A surreal, insane little story, "Lunch at the Gotham Cafe" is an excercise in lunacy. It starts off sadly, yet normally. A man named Steve Davis comes home to find his wife gone and a Dear John note on the table. He goes through a stage of depression, and abruptly decides to quit smoking. Her lawyer contacts him and sets up a lunch date -- one, which it turns out, his lawyer won't be able to attend. Waiting to go into the Gotham Cafe, he buys an umbrella he doesn't need. Then, he enters.

That's when the fun begins.

The maitre d' appears disheveled, his tie askew and a strange dried-blood stain on his shirt. After he brings Davis to his table to meet Diane and her lawyer Humboldt, he goes insane. Shouting at the top of his lungs ("YOU CAN'T BRING THAT DOG IN HERE! EEEEEEEE!"), he proceeds to hack up Humboldt. Lunacy ensues.

In the face of such behavior after the preceeding insanity, Steve begins to wonder how the maire d' went insane. He imagines a dog across from Guy's apartment, barking to no end. Afterward, he wonders how easy it might be for him to go crazy.

This is how the story ends, Steve tumbling helplessly into associative insanity. It's a strange little peice of fiction, well written and well characterized. Still, the ending leaves one feeling empty, and Diane's bizarre behavior seems a little unreal. Other than these minor flaws, this is a good story.


1408

The number refers to a room located in a prestigious New York hotel, the Dolphin. The sequence of numbers looks innocuous enough, until you add them together and discover they equal thirteen. Your unease may grow once you realize that while room 1408 is located on the 14th floor of the Dolphin, it's really the thirteenth floor. Hotels worldwide eliminate all mention of a thirteenth floor due to superstition ... a superstition Mike Enslin should perhaps believe more in.
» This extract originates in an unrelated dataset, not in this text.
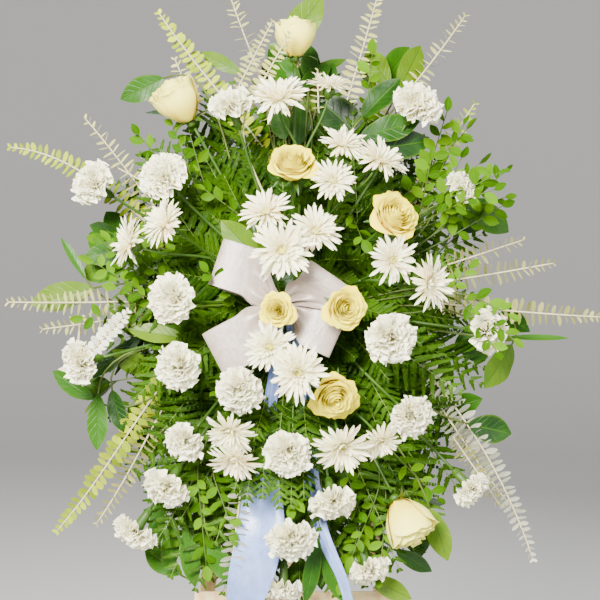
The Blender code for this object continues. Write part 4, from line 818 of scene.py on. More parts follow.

Enslin is a writer of "true ghost stories" books, always touching on the thrill of the supernatural tabloid America craves, but never believing in the paranormal himself. He comes to the Dolphin doing research for a new book, this one on the subject of haunted hotels. The hotel manager, Mr. Olan, takes Mike aside, trying to persuade him to stay out of 1408. Mike scoffs at first, but as Olan delves deeper into the odd, horrific history of the room, Mike listens closer. For room 1408 is no ordinary haunted room, if any such rooms could e called ordinary. Even if you escape its clutches, it never exactly leaves you.

I won't go into what happens to Mike once he enters room 1408. To do that would be to spoil the surprise. Let me say this, though -- several scenes (such as the phone call scene) work extremely well on audio. I'm not sure that that scene (and a few others) could translate from the page as effectively. Kudos to King for choosing this story for his audio book. This was definitely the right medium for it.

"1408" is a terrific addition to his growing work of uncollected short fiction. As with Bag of Bones, King takes the timeworn idea of hauntings and turns it on its head. Unlike that novel, however, King has little time to waste with explanations and musings. What the listener gets instead is one horrific little story, scary almost from the beginning.

Final note: a device used on the audio is extremely effective, something that couldn't have been done in story format. Near the end, during a particularly tense section, a saxophone screeches out a short note, followed by an extended coda. It's that short not, though, that'll have you jumping out of your skin. Listen for it: it works real good.


In the Deathroom

A man named Fletcher is sitting in what he knows to be a torture room in the basement of a South American Ministry of Information. He has secrets his captors want ... but he refuses to give them up. The man interrogating Fletcher, a genial, smiling person named Ramon, continues to offer Fletcher a cigarette. Fletcher knows that it will be his last unless he can somehow find a way to escape. Spurred on by the mind-numbing jolts of pain the torture device emits, Fletcher desperately hatches a plan that will either free him ... or kill him.

"In the Deathroom" is an odd type of story for King. He doesn't set his work outside Maine much, let alone the country (as in "Crouch End"). At a crucial point in this tale, the action switches to New York City, where the other two Blood & Smoke stories take place. In additon, Fletcher is very reminiscent of Steve Davis of "Cafe'" and Mike Enslin of "1408," all three of them desperate men whose lives are suddenly turned inexplicably upside down, and who must rely on their own strengths to free themselves.

"Deathroom" oddly recalls some of King's longer work: Cujo, Gerald's Game, Misery, and The Girl Who Loved Tom Gordon: all stories that build up to a certain tension level ... and somehow stay there. Will Our Guy (or Girl) escape, or will s/he die? The interesting thing about "Deathroom" is we are never sure of the outcome, or the consequences either option leaves one with.

As the last of these tales, "Deathroom" serves as a fitting coda. It's not necesarily the best of these stories (that honor goes to the remarkable "1408"), but it's eerily effective. When you read reviews of King that say "King never lets up," it's stories like this they're talking about.